NOVEMBER 18, FRIDAY

ANTICIPATING ASSI GHAT

The ancient city of Varanasi is one of the most sacred places in India. It is built along the carved out curve of the Ganges River, the Ganga, with permanent stone steps descending down the steep bank from the most ancient and colorful part of the city with it’s narrow lanes and no vehicular traffic. There are 88 of these sets of steps, ghats, each with a different religious or historical significance. The most up river of all the ghats is Assi Ghat.

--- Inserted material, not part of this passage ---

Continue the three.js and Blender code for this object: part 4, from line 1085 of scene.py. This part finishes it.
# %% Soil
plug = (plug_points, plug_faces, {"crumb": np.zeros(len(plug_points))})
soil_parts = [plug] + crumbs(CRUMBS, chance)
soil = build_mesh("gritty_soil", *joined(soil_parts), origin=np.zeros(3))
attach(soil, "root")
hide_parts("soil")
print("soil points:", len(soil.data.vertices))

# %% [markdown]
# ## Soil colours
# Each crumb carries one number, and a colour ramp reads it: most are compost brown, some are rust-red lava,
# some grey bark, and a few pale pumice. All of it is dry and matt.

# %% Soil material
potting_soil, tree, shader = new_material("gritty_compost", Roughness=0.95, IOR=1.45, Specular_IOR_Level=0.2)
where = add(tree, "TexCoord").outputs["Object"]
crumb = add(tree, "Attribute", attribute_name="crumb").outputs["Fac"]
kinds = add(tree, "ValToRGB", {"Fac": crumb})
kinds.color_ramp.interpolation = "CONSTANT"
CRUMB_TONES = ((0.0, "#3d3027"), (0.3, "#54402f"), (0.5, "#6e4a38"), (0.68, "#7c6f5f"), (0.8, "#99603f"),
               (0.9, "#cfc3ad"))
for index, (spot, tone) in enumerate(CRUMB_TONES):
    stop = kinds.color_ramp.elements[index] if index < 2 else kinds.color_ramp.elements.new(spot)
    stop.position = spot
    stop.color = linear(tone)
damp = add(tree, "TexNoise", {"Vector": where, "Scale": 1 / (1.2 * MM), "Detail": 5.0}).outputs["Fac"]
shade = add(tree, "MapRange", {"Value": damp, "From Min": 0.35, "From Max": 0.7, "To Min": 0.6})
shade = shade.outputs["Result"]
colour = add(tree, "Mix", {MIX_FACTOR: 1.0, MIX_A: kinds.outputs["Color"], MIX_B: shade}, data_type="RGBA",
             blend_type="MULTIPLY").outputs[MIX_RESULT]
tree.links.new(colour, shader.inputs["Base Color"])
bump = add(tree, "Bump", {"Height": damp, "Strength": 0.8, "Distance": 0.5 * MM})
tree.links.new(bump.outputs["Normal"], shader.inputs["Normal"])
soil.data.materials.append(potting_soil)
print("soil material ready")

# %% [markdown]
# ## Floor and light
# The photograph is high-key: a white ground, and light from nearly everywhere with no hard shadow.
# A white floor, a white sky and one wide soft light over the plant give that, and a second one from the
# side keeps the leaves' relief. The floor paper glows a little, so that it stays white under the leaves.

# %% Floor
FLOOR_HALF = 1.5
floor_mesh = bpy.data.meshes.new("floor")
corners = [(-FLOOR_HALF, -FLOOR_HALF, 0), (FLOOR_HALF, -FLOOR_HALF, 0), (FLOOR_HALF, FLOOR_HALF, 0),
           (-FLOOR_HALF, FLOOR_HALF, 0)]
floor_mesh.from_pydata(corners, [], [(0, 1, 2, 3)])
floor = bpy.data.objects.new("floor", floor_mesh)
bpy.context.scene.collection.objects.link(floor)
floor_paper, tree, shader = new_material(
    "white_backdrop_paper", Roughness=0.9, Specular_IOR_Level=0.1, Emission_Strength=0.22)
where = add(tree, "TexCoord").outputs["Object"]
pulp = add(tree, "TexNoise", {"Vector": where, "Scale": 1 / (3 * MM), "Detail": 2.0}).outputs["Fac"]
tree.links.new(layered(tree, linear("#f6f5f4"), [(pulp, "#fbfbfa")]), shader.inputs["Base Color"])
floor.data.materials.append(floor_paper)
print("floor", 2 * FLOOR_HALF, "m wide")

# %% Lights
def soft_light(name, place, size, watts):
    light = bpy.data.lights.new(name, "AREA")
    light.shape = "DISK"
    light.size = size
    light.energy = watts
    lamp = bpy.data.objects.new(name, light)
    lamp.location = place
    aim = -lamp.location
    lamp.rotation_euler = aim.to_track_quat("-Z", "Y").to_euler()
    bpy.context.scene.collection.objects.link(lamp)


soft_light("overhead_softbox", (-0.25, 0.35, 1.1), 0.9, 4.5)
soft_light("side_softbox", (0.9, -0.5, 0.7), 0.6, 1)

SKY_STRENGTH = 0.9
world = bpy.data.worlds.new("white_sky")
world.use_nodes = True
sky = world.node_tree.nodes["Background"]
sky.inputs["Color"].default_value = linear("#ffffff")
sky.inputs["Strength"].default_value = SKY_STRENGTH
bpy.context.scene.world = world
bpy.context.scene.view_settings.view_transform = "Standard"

And during the many visits with student groups, and without them, Susie and I have found our way to Assi Ghat where we have found places to stay, gradually moving up from cheap and simple to very pleasant and simple, finally settling on the inexpensive but wonderful Sahi River Guest House which is closest to the most beautiful and charming of the guest houses (but more expensive), the Hotel Ganges View.

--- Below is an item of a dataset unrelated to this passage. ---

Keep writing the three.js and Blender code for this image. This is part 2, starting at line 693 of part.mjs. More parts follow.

At the Sahi River View guest house with a view of the Ganges the rooms are above the main street down to the ghat with a very holy pipal tree just down from the guest house where on auspicious days women come to circle the tree and pray for fertility and children. Beyond that are the stone steps of the ghat and the wide, muddy Ganga with flat wooden boats everywhere. On the shallow flat sands on the other side of the river, flooded during the monsoon, there are no buildings to interrupt the rising morning sun.

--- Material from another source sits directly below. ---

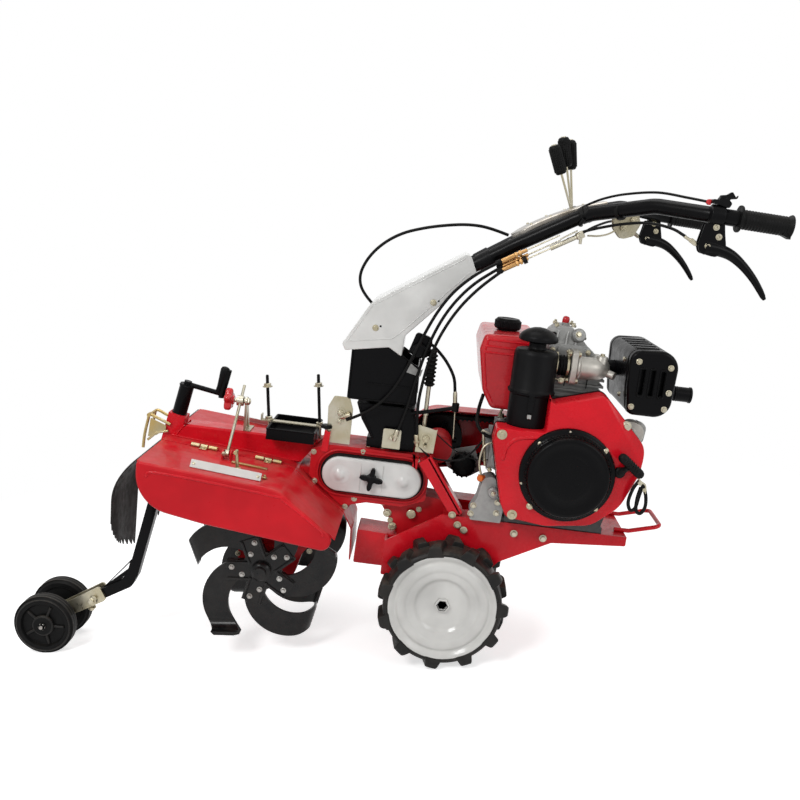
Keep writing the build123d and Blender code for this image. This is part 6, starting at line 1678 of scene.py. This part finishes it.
def add_floor():
    """A floor that looks white and keeps the soft shadow under the machine."""
    s = Surface("floor")
    s.shader.inputs["Base Color"].default_value = (0.80, 0.80, 0.80, 1.0)
    s.shader.inputs["Roughness"].default_value = 0.9
    s.shader.inputs["Specular IOR Level"].default_value = 0.0
    seen = seen_directly(s.tree)
    s.shader.inputs["Emission Color"].default_value = (1.0, 1.0, 1.0, 1.0)
    s.join(s.math("MULTIPLY", seen, FLOOR_LIFT), s.shader.inputs["Emission Strength"])
    distance = s.add("ShaderNodeVectorMath", operation="LENGTH")
    s.join(s.coords, distance.inputs[0])
    fade = s.math("MULTIPLY", s.ramp(distance.outputs["Value"], *FLOOR_FADE), seen)
    white = s.add("ShaderNodeEmission")
    blend = s.add("ShaderNodeMixShader")
    s.join(fade, blend.inputs[0])
    s.join(s.shader.outputs[0], blend.inputs[1])
    s.join(white.outputs[0], blend.inputs[2])
    s.join(blend.outputs[0], s.tree.nodes["Material Output"].inputs["Surface"])
    mesh = bpy.data.meshes.new("floor")
    half = FLOOR_HALF
    mesh.from_pydata([(-half, -half, 0), (half, -half, 0), (half, half, 0), (-half, half, 0)], [], [(0, 1, 2, 3)])
    floor = bpy.data.objects.new("floor", mesh)
    bpy.context.scene.collection.objects.link(floor)
    mesh.materials.append(s.material)


def add_area(name, place, target, size, power):
    data = bpy.data.lights.new(name, "AREA")
    data.shape = "DISK"
    data.size = size
    data.energy = power
    lamp = bpy.data.objects.new(name, data)
    lamp.location = place
    lamp.rotation_mode = "QUATERNION"
    lamp.rotation_quaternion = (Vector(target) - Vector(place)).to_track_quat("-Z", "Y")
    bpy.context.scene.collection.objects.link(lamp)


def add_world():
    world = bpy.data.worlds.new("world")
    bpy.context.scene.world = world
    world.use_nodes = True
    tree = world.node_tree
    back = tree.nodes["Background"]
    back.inputs["Color"].default_value = (1.0, 1.0, 1.0, 1.0)
    ramp = tree.nodes.new("ShaderNodeMapRange")
    ramp.inputs["To Min"].default_value = WORLD_LIGHT
    ramp.inputs["To Max"].default_value = 1.0
    tree.links.new(seen_directly(tree), ramp.inputs["Value"])
    tree.links.new(ramp.outputs["Result"], back.inputs["Strength"])


add_floor()
add_world()
add_area("key", (-1.4, -2.6, 3.0), (0.0, 0.0, 0.4), 1.2, 62.0)
add_area("fill", (2.6, -2.2, 1.8), (0.0, 0.0, 0.4), 1.6, 22.0)
add_area("top", (0.2, 0.6, 3.4), (0.0, 0.0, 0.3), 2.0, 34.0)
bpy.context.scene.view_settings.view_transform = "Standard"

This is the part of Varanasi I am most familiar with and where I have taken thousands of photographs and been invited into a few homes of ordinary boatmen or bicycle rickshaw drivers. I have taken photographs of weddings, a local community of poor Bengalis (from Bengal), a school for orphan girls, orange robed sadhus of all types, and the open air vegetable market. It is a place where I both feel very comfortable and very uncomfortable because I am both delighted by the sensual life of the streets around Assi Ghat and I know a little of the pain of some of the inhabitants which contrasts with my stopping by for a few weeks to be stimulated again by the life of Assi Ghat in contrast to the hard life of many of the inhabitants for whom Assi Ghat and just getting by is all they know or will experience of the world.

So these photographs are what I am both anticipating with pleasure and a little dread for a stay of two weeks three months from now.